In de middeleeuwen werd rode wijn uit Bordeaux in vaten verhandeld. De wijn die door de handelaren uit de Hanzesteden werd opgekocht, werd in eiken vaten naar het Noord- en Oostzeegebied vervoerd. Daarvoor gebruikte men het koggeschip.

De wijn kreeg tijdens de tocht, onder invloed van de schommeling en de zeelucht, een milde en rijpe smaak. Na aankomst werd de wijn opnieuw gebotteld. Daarvoor werden houten vaten van Noord-Europees eikenhout gebruikt. De wijn was in Bordeaux per druivenras gekocht. Dat hield in dat men vaten met wijn van de Merlot, de Grenache noir, de Carignan en de Syrah apart inkocht. Het was de kunst van de keldermeester om een wijn te maken die aan een constante kwaliteit voldeed. Wanneer een van de druiven in dat jaar geen goede wijn had opgebracht, werd dat goedgemaakt door een groter aandeel van een andere druivensoort.

In het verleden was het maken van een cépage, een mengsel van wijnen, de taak van een wijnhandelaar. Men ging bij het kopen van wijn niet af op de appellation of de naam van het kasteel, maar men vertrouwde op de wijnhandelaar. Dat voorkwam dat men dunne en zurige wijnen uit een minder jaar in de Bordeaux op tafel kreeg. De handelaar mengde in dat geval de wijn met een volle Noord-Afrikaanse, Spaanse of Cypriotische wijn.

  • De Merlot, de klassieke druif van de grote wijnkastelen in Pomerol en Saint-Émilion geeft de Rotspon haar klasse, een geur van kersen, bessen en pruimen maar weinig tannine.
  • De Grenache noir van oude druivenstokken bevatte een hoog suikergehalte. Het resultaat was een sterke, fruitige, bijna zoete, op port gelijkende wijn en een hoog alcoholgehalte.
  • De Carignan zorgde voor een soepele smaak en de geur van specerijen, kruiden en wildbraad.
  • De Syrah zorgde voor kleur en tannine waarmee de houdbaarheid werd vergroot.

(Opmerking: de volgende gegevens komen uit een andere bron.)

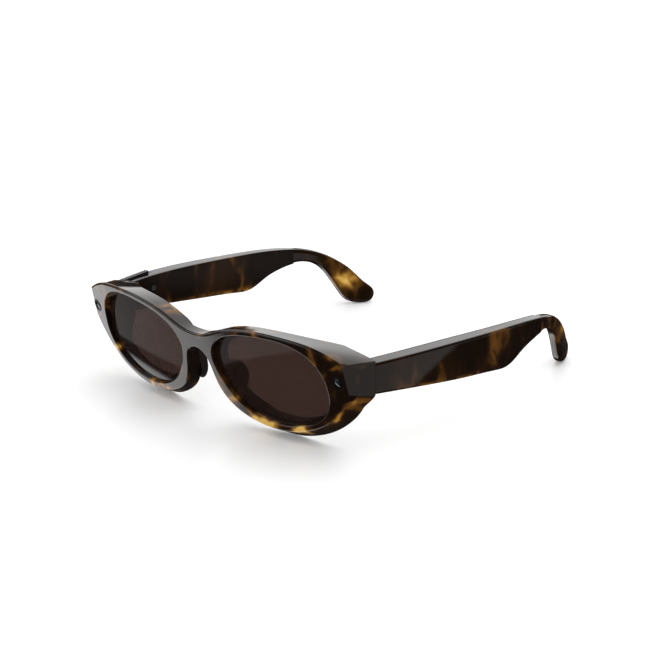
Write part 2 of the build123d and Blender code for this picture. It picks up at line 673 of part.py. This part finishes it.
with outer_shell:
    for piece in (cavity, core_wire, temple_leaf, temple_screws):
        add(piece.part, mode=Mode.SUBTRACT)
    with BuildSketch(floor_plane(15.0)):
        with Locations((sum(MICROPHONE[0]) / 2, sum(MICROPHONE[1]) / 2)):
            Circle(PORT_RADIUS)
    extrude(amount=10.0, mode=Mode.SUBTRACT)
with inner_cover:
    add(temple_leaf.part, mode=Mode.SUBTRACT)
with speaker_grille:
    first_slot, last_slot = GRILLE_BACK[0] + 1.0, GRILLE_BACK[1] - 1.0
    pitch = (last_slot - first_slot) / (GRILLE_SLOTS - 1)
    with BuildSketch(floor_plane(0)):
        with Locations((sum(GRILLE_X) / 2, sum(GRILLE_BACK) / 2)):
            with GridLocations(0, pitch, 1, GRILLE_SLOTS):
                SlotOverall(1.2, 0.5)
    extrude(amount=50.0, mode=Mode.SUBTRACT)


def box_piece(spans):
    """Solid box from its spans across, back and up."""
    with BuildPart() as piece:
        for across, back, height in spans:
            with BuildSketch(floor_plane(height[0])):
                with Locations((sum(across) / 2, sum(back) / 2)):
                    Rectangle(across[1] - across[0], back[1] - back[0])
            extrude(amount=height[1] - height[0])
    return piece


battery = box_piece([BATTERY])
circuit_board = box_piece([BOARD] + CHIPS)
speaker = box_piece([SPEAKER])
temple_microphone = box_piece([MICROPHONE])
touch_film = box_piece([TOUCH_FILM])
both_temples = {
    "outer_shell": outer_shell,
    "inner_cover": inner_cover,
    "tip": temple_tip,
    "core_wire": core_wire,
    "hinge_leaf": temple_leaf,
    "hinge_screws": temple_screws,
    "battery": battery,
    "circuit_board": circuit_board,
    "speaker": speaker,
    "speaker_grille": speaker_grille,
    "microphone": temple_microphone,
}

# ================================================================ controls of the right temple
capture_plane = Plane(
    origin=(CAPTURE_PLACE[0], CROWN_Y + CAPTURE_PLACE[1], 0), x_dir=(1, 0, 0), z_dir=(0, 0, 1)
).rotated((0, 0, CAPTURE_TURN))
with BuildPart() as capture_button:
    with BuildSketch(capture_plane.offset(CAPTURE_BOTTOM)):
        SlotOverall(CAPTURE_LENGTH, CAPTURE_WIDTH, rotation=90)
    extrude(amount=CAPTURE_TOP - CAPTURE_BOTTOM)
    with BuildSketch(capture_plane.offset(CAPTURE_TOP - RIB_HEIGHT)):
        with GridLocations(0, RIB_PITCH, 1, CAPTURE_RIBS):
            Rectangle(2 * CAPTURE_WIDTH, RIB_GAP)
    extrude(amount=2 * RIB_HEIGHT, mode=Mode.SUBTRACT)

with BuildPart() as capture_switch:
    pocket_floor = CAPTURE_BOTTOM - BUTTON_TRAVEL - 0.05
    with BuildSketch(capture_plane.offset(pocket_floor - CAPTURE_SWITCH[2])):
        Rectangle(CAPTURE_SWITCH[0], CAPTURE_SWITCH[1])
    extrude(amount=CAPTURE_SWITCH[2])

with BuildPart() as power_button:
    with BuildSketch(side_plane(POWER_X[1])):
        with Locations(POWER_PLACE):
            Circle(POWER_RADIUS)
    extrude(amount=POWER_X[0] - POWER_X[1])
    fillet(power_button.faces().sort_by(Axis.X)[-1].edges(), 0.3)

with BuildPart() as power_switch:
    with BuildSketch(side_plane(POWER_SWITCH_X[1])):
        with Locations(POWER_PLACE):
            Rectangle(POWER_SWITCH_SIZE, POWER_SWITCH_SIZE)
    extrude(amount=POWER_SWITCH_X[0] - POWER_SWITCH_X[1])

with BuildPart() as status_light:
    with BuildSketch(floor_plane(STATUS_LEVELS[0])):
        with Locations(STATUS_PLACE):
            Circle(STATUS_RADIUS)
    extrude(amount=STATUS_LEVELS[1] - STATUS_LEVELS[0])
    fillet(status_light.faces().sort_by(Axis.Z)[-1].edges(), 0.2)

with BuildPart() as control_pockets:
    with BuildSketch(capture_plane.offset(pocket_floor)):
        SlotOverall(
            CAPTURE_LENGTH + 2 * BUTTON_CLEARANCE, CAPTURE_WIDTH + 2 * BUTTON_CLEARANCE,
            rotation=90,
        )
    extrude(amount=5.0)
    add(capture_switch.part)
    add(power_switch.part)
    add(status_light.part)
    with BuildSketch(side_plane(POWER_SWITCH_X[0])):
        with Locations(POWER_PLACE):
            Circle(POWER_RADIUS + BUTTON_CLEARANCE)
    extrude(amount=5.0)

right_temples = {}
for name, piece in both_temples.items():
    with BuildPart() as other_side:
        mirror(piece.part, about=Plane.YZ)
    right_temples[name] = other_side
for name in ("outer_shell", "inner_cover"):
    with right_temples[name]:
        add(control_pockets.part, mode=Mode.SUBTRACT)
with BuildPart() as right_touch_film:
    mirror(touch_film.part, about=Plane.YZ)
right_temples["touch_film"] = right_touch_film

# ================================================================ labels and files
pieces = {"front_frame": front_frame, "front_cable": front_cable}
pieces["charging_contacts"] = charging_contacts
pieces["bridge_microphone"] = bridge_microphone
pieces["front_hinge_screws"] = front_hinge_screws
pieces.update(module_pieces)
for side in ("left", "right"):
    pieces[f"lens_{side}"] = lenses[side]
    pieces[f"nose_pad_{side}"] = nose_pads[side]
for name, piece in (("hinge_front_leaf", front_leaf), ("hinge_pin", hinge_pin)):
    with BuildPart() as other_side:
        mirror(piece.part, about=Plane.YZ)
    pieces[f"{name}_left"] = piece
    pieces[f"{name}_right"] = other_side
for name, piece in both_temples.items():
    pieces[f"left_temple_{name}"] = piece
for name, piece in right_temples.items():
    pieces[f"right_temple_{name}"] = piece
pieces["capture_button"] = capture_button
pieces["capture_switch"] = capture_switch
pieces["power_button"] = power_button
pieces["power_switch"] = power_switch
pieces["status_light"] = status_light

for name, piece in pieces.items():
    piece.part.label = name
    export_step(piece.part, f"parts/{name}.step")
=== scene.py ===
import json
import math

import bpy
from mathutils import Matrix, Vector


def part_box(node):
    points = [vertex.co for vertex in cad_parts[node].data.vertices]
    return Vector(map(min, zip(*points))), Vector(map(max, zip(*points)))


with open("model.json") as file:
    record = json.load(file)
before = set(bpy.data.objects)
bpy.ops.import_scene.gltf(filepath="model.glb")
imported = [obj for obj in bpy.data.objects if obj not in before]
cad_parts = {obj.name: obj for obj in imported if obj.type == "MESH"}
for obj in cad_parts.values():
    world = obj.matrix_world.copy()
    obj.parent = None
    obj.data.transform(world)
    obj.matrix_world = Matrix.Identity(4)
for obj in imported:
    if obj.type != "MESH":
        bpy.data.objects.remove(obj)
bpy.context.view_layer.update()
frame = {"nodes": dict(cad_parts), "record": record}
nodes = frame["nodes"]
scene = bpy.context.scene


# ---------------------------------------------------------------- node helpers
class Tree:
    """A material's node tree, with short helpers for adding and joining nodes."""

    def __init__(self, name):
        self.material = bpy.data.materials.new(name)
        self.material.use_nodes = True
        self.tree = self.material.node_tree
        self.tree.nodes.clear()
        self.output = self.tree.nodes.new("ShaderNodeOutputMaterial")

    def add(self, kind, **settings):
        node = self.tree.nodes.new(kind)
        for key, value in settings.items():
            setattr(node, key, value)
        return node

    def put(self, node, socket, value):
        if isinstance(value, bpy.types.NodeSocket):
            self.tree.links.new(value, node.inputs[socket])
        else:
            node.inputs[socket].default_value = value

    def position(self):
        return self.add("ShaderNodeTexCoord").outputs["Object"]

    def stretched(self, scale):
        mapping = self.add("ShaderNodeMapping")
        self.put(mapping, "Vector", self.position())
        self.put(mapping, "Scale", scale)
        return mapping.outputs["Vector"]

    def noise(self, vector, scale, detail, rough):
        node = self.add("ShaderNodeTexNoise")
        self.put(node, "Vector", vector)
        self.put(node, "Scale", scale)
        self.put(node, "Detail", detail)
        self.put(node, "Roughness", rough)
        return node.outputs["Fac"]

    def ramp(self, value, stops):
        node = self.add("ShaderNodeValToRGB")
        node.color_ramp.interpolation = "LINEAR"
        elements = node.color_ramp.elements
        while len(elements) < len(stops):
            elements.new(0.5)
        for element, (place, colour) in zip(elements, stops):
            element.position = place
            element.color = (*colour, 1.0)
        self.put(node, "Fac", value)
        return node.outputs["Color"]

    def mask(self, value, low, high):
        node = self.add("ShaderNodeMapRange", interpolation_type="SMOOTHSTEP")
        self.put(node, "Value", value)
        self.put(node, "From Min", low)
        self.put(node, "From Max", high)
        return node.outputs["Result"]

    def math(self, operation, first, second=0.0):
        node = self.add("ShaderNodeMath", operation=operation)
        self.put(node, 0, first)
        self.put(node, 1, second)
        return node.outputs[0]

    def vector(self, operation, first, second):
        node = self.add("ShaderNodeVectorMath", operation=operation)
        self.put(node, 0, first)
        self.put(node, 1, second)
        return node.outputs[0]

    def unit(self, vector):
        node = self.add("ShaderNodeVectorMath", operation="NORMALIZE")
        self.put(node, 0, vector)
        return node.outputs[0]

    def blend(self, factor, first, second):
        node = self.add("ShaderNodeMixShader")
        self.put(node, 0, factor)
        self.put(node, 1, first.outputs[0])
        self.put(node, 2, second.outputs[0])
        return node

    def along(self, axis):
        """The place along one axis of the row frame."""
        node = self.add("ShaderNodeSeparateXYZ")
        self.put(node, 0, self.position())
        return node.outputs[axis]

    def mix(self, factor, first, second):
        node = self.add("ShaderNodeMix", data_type="RGBA")
        self.put(node, 0, factor)
        self.put(node, 6, first if not isinstance(first, tuple) else (*first, 1.0))
        self.put(node, 7, second if not isinstance(second, tuple) else (*second, 1.0))
        return node.outputs[2]

    def bump(self, height, strength, distance=0.0001):
        node = self.add("ShaderNodeBump")
        self.put(node, "Height", height)
        self.put(node, "Strength", strength)
        self.put(node, "Distance", distance)
        return node.outputs["Normal"]

    def principled(self, **values):
        shader = self.add("ShaderNodeBsdfPrincipled")
        for key, value in values.items():
            socket = key.replace("_", " ")
            if isinstance(value, tuple) and len(value) == 3:
                value = (*value, 1.0)
            self.put(shader, socket, value)
        self.put(self.output, "Surface", shader.outputs["BSDF"])
        return self.material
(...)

De met een kurk en lak afgesloten flessen "Rotspon", een "Spon" is Duits voor vat, werden door de Hanze in heel Noord-Europa verkocht. Men bottelde in lage flessen zonder ziel, met een brede voet die niet snel omvielen.

In de 17e en 18e eeuw werd de Rotspon, met name de Lübecker Rotspon aan het hof van de tsaar, aan de Pruisische koningen, aan het hof in Stockholm en aan kastelen en herenhuizen in heel Noord-Europa geleverd. In de 19e eeuw namen de wijnhandelaren in Frankrijk de verkoop van gebottelde wijn op zich en raakte de Rotspon enigszins in vergetelheid.

In de laatste jaren van de 19e eeuw werd de Bordeaux geteisterd door een epidemie van druifluizen of "phylloxera". De Europese druiven moesten op resistente Amerikaanse stokken worden geënt. Omdat deze wijnstokken inferieur van kwaliteit zijn en minder lang leven, hebben de wijnen niet meer de kwaliteit die de 19e-eeuwse Bordeaux, en daarmee ook de Rotspon, beroemd maakte.[1]